[Start SOURCE MATERIAL]

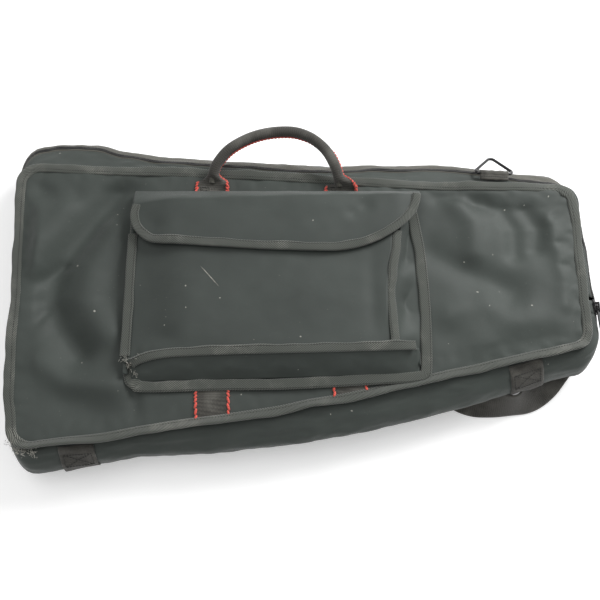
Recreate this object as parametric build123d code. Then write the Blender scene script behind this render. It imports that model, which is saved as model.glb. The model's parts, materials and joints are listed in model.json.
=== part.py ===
from build123d import *
import math
import os

# Soft zip bag for a mallet bell kit, lying on its back. Millimetres, +Z up.
# X runs along the bag from its wide end to its narrow end, +Y is the handle side.

# Driving dimensions: the panels
HALF_LENGTH = 325.0        # bound edge to centre, along X
HALF_WIDE = 175.0          # bound edge to centre at the wide end
HALF_NARROW = 100.0        # bound edge to centre at the narrow end
CORNER_RADIUS = 16.0       # corner of the seam line
BINDING_WIDTH = 11.0       # how far a bound seam stands out
BINDING_THICK = 3.2
PANEL_THICK = 3.6          # coated nylon, thin foam and lining together
GUSSET_THICK = 3.0
GUSSET_TOP_THICK = 1.8     # where the gusset turns in under the front panel
BACK_TOP = 4.0             # top of the back panel
SEAM_HEIGHT = 58.0         # top of the gusset, where the front panel starts
CLEARANCE = 0.4            # between pieces on different bodies
LAYER_GAP = 0.05           # between sewn layers of one body

# How far the slack gusset bulges out of the seam line, from back to front: (height, bulge)
BULGE_MID_HEIGHT = 32.0
BULGE = [(4.0, 0.0), (17.0, 24.0), (BULGE_MID_HEIGHT, 37.5), (46.0, 31.0),
         (52.4, 22.0), (57.0, 12.0), (58.0, 0.0)]
WIDE_BULGE_SHARE = 0.46
NARROW_BULGE_SHARE = 0.83

# The zip
ZIP_HEIGHT = 52.4
ZIP_BULGE = 22.0
COIL_RADIUS = 1.2
COIL_OFFSET_OUT = 1.25     # each coil from the zip's centre line, outward
COIL_OFFSET_UP = 1.15      # and upward
TAPE_BACK_LOW = 45.0
TAPE_BACK_HIGH = 48.9
TAPE_FRONT_LOW = 54.8
TAPE_FRONT_HIGH = 56.0
END_X = 298.0              # where the long sides turn into the ends
WIDE_STOP_Y = -118.0       # closed end of the zip on the wide end
NARROW_STOP_Y = -56.0
ZIP_PARK = 18.0            # length of closed zip that a parked slider sits on
SLIDER_LENGTH = 12.0
STOP_LENGTH = 1.4
STOP_Y = -7.7              # end stop from the middle of the parked slider

# The pocket, in its own frame: A along its opening, C towards the handle
POCKET_X = -24.0
POCKET_Y = -1.0
POCKET_TURN = -2.4
POCKET_HALF_WIDTH = 166.5
POCKET_HALF_HEIGHT = 114.5
POCKET_BAND = 14.0         # bound seam lying on the front panel
POCKET_FRONT_LEFT = -152.0
POCKET_FRONT_RIGHT = 122.0
POCKET_FRONT_LOW = -84.0
POCKET_FRONT_HIGH = 92.0   # upper edge of the side gusset walls
POCKET_MOUTH_C = 62.0      # upper edge of the front sheet, under the flap
POCKET_FRONT_HEIGHT = 84.0
POCKET_SHEET = 2.6
STRIP_OFFSET = 75.4        # centre of each webbing strip from the pocket's centre
STRIP_TOPS = {-1: 126.0, 1: 122.0}
WEBBING_WIDTH = 38.0
WEBBING_THICK = 1.8
WEBBING_NOTCH = 7.0        # height of the notch for an end of the loop, which lies under the back panel
WEBBING_NOTCH_DROP = 2.4
FLAP_LOW = 31.0
FLAP_HINGE_C = 98.0
FLAP_HINGE_Z = 88.6
FLAP_CORNERS = (32.0, 58.0)
FLAP_THICK = 2.2
FLAP_RIM = 9.0             # width of the flap's bound edge
FLAP_RIM_THICK = 3.0
CLOSURE_HALF_WIDTH = 40.0
CLOSURE_THICK = 0.85
CLOSURE_GAP = 0.3

# The handle, in its own frame: U along its base line, V away from the base line
HANDLE_X = -20.0
HANDLE_Y = 118.5
HANDLE_Z = 73.0
HANDLE_TURN = -6.5
HANDLE_TILT = 13.0
HANDLE_RADIUS = 6.0
HANDLE_CORE_RADIUS = 3.4
HANDLE_PATH = [(-75.0, 4.0), (-70.0, 36.0), (-33.0, 60.0), (33.0, 61.0), (66.0, 40.0), (75.0, 4.0)]
HANDLE_BENDS = [30.0, 42.0, 40.0, 30.0]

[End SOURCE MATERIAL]

Copy all the lines, exactly.

EXERCISE ANSWER:
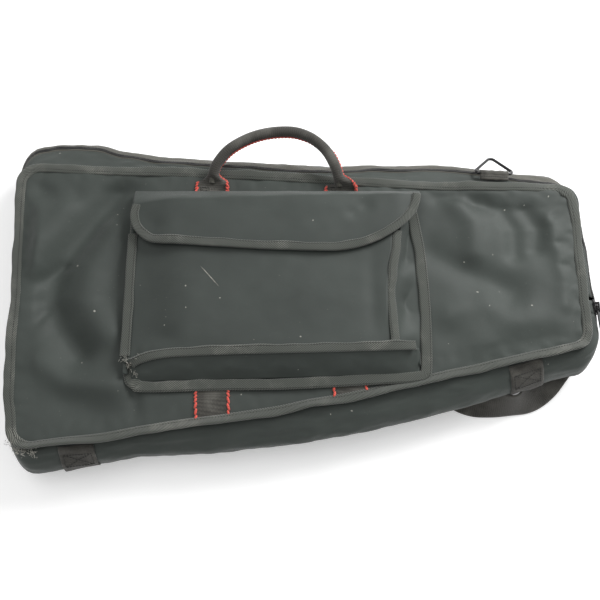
Recreate this object as parametric build123d code. Then write the Blender scene script behind this render. It imports that model, which is saved as model.glb. The model's parts, materials and joints are listed in model.json.
=== part.py ===
from build123d import *
import math
import os

# Soft zip bag for a mallet bell kit, lying on its back. Millimetres, +Z up.
# X runs along the bag from its wide end to its narrow end, +Y is the handle side.

# Driving dimensions: the panels
HALF_LENGTH = 325.0        # bound edge to centre, along X
HALF_WIDE = 175.0          # bound edge to centre at the wide end
HALF_NARROW = 100.0        # bound edge to centre at the narrow end
CORNER_RADIUS = 16.0       # corner of the seam line
BINDING_WIDTH = 11.0       # how far a bound seam stands out
BINDING_THICK = 3.2
PANEL_THICK = 3.6          # coated nylon, thin foam and lining together
GUSSET_THICK = 3.0
GUSSET_TOP_THICK = 1.8     # where the gusset turns in under the front panel
BACK_TOP = 4.0             # top of the back panel
SEAM_HEIGHT = 58.0         # top of the gusset, where the front panel starts
CLEARANCE = 0.4            # between pieces on different bodies
LAYER_GAP = 0.05           # between sewn layers of one body

# How far the slack gusset bulges out of the seam line, from back to front: (height, bulge)
BULGE_MID_HEIGHT = 32.0
BULGE = [(4.0, 0.0), (17.0, 24.0), (BULGE_MID_HEIGHT, 37.5), (46.0, 31.0),
         (52.4, 22.0), (57.0, 12.0), (58.0, 0.0)]
WIDE_BULGE_SHARE = 0.46
NARROW_BULGE_SHARE = 0.83

# The zip
ZIP_HEIGHT = 52.4
ZIP_BULGE = 22.0
COIL_RADIUS = 1.2
COIL_OFFSET_OUT = 1.25     # each coil from the zip's centre line, outward
COIL_OFFSET_UP = 1.15      # and upward
TAPE_BACK_LOW = 45.0
TAPE_BACK_HIGH = 48.9
TAPE_FRONT_LOW = 54.8
TAPE_FRONT_HIGH = 56.0
END_X = 298.0              # where the long sides turn into the ends
WIDE_STOP_Y = -118.0       # closed end of the zip on the wide end
NARROW_STOP_Y = -56.0
ZIP_PARK = 18.0            # length of closed zip that a parked slider sits on
SLIDER_LENGTH = 12.0
STOP_LENGTH = 1.4
STOP_Y = -7.7              # end stop from the middle of the parked slider

# The pocket, in its own frame: A along its opening, C towards the handle
POCKET_X = -24.0
POCKET_Y = -1.0
POCKET_TURN = -2.4
POCKET_HALF_WIDTH = 166.5
POCKET_HALF_HEIGHT = 114.5
POCKET_BAND = 14.0         # bound seam lying on the front panel
POCKET_FRONT_LEFT = -152.0
POCKET_FRONT_RIGHT = 122.0
POCKET_FRONT_LOW = -84.0
POCKET_FRONT_HIGH = 92.0   # upper edge of the side gusset walls
POCKET_MOUTH_C = 62.0      # upper edge of the front sheet, under the flap
POCKET_FRONT_HEIGHT = 84.0
POCKET_SHEET = 2.6
STRIP_OFFSET = 75.4        # centre of each webbing strip from the pocket's centre
STRIP_TOPS = {-1: 126.0, 1: 122.0}
WEBBING_WIDTH = 38.0
WEBBING_THICK = 1.8
WEBBING_NOTCH = 7.0        # height of the notch for an end of the loop, which lies under the back panel
WEBBING_NOTCH_DROP = 2.4
FLAP_LOW = 31.0
FLAP_HINGE_C = 98.0
FLAP_HINGE_Z = 88.6
FLAP_CORNERS = (32.0, 58.0)
FLAP_THICK = 2.2
FLAP_RIM = 9.0             # width of the flap's bound edge
FLAP_RIM_THICK = 3.0
CLOSURE_HALF_WIDTH = 40.0
CLOSURE_THICK = 0.85
CLOSURE_GAP = 0.3

# The handle, in its own frame: U along its base line, V away from the base line
HANDLE_X = -20.0
HANDLE_Y = 118.5
HANDLE_Z = 73.0
HANDLE_TURN = -6.5
HANDLE_TILT = 13.0
HANDLE_RADIUS = 6.0
HANDLE_CORE_RADIUS = 3.4
HANDLE_PATH = [(-75.0, 4.0), (-70.0, 36.0), (-33.0, 60.0), (33.0, 61.0), (66.0, 40.0), (75.0, 4.0)]
HANDLE_BENDS = [30.0, 42.0, 40.0, 30.0]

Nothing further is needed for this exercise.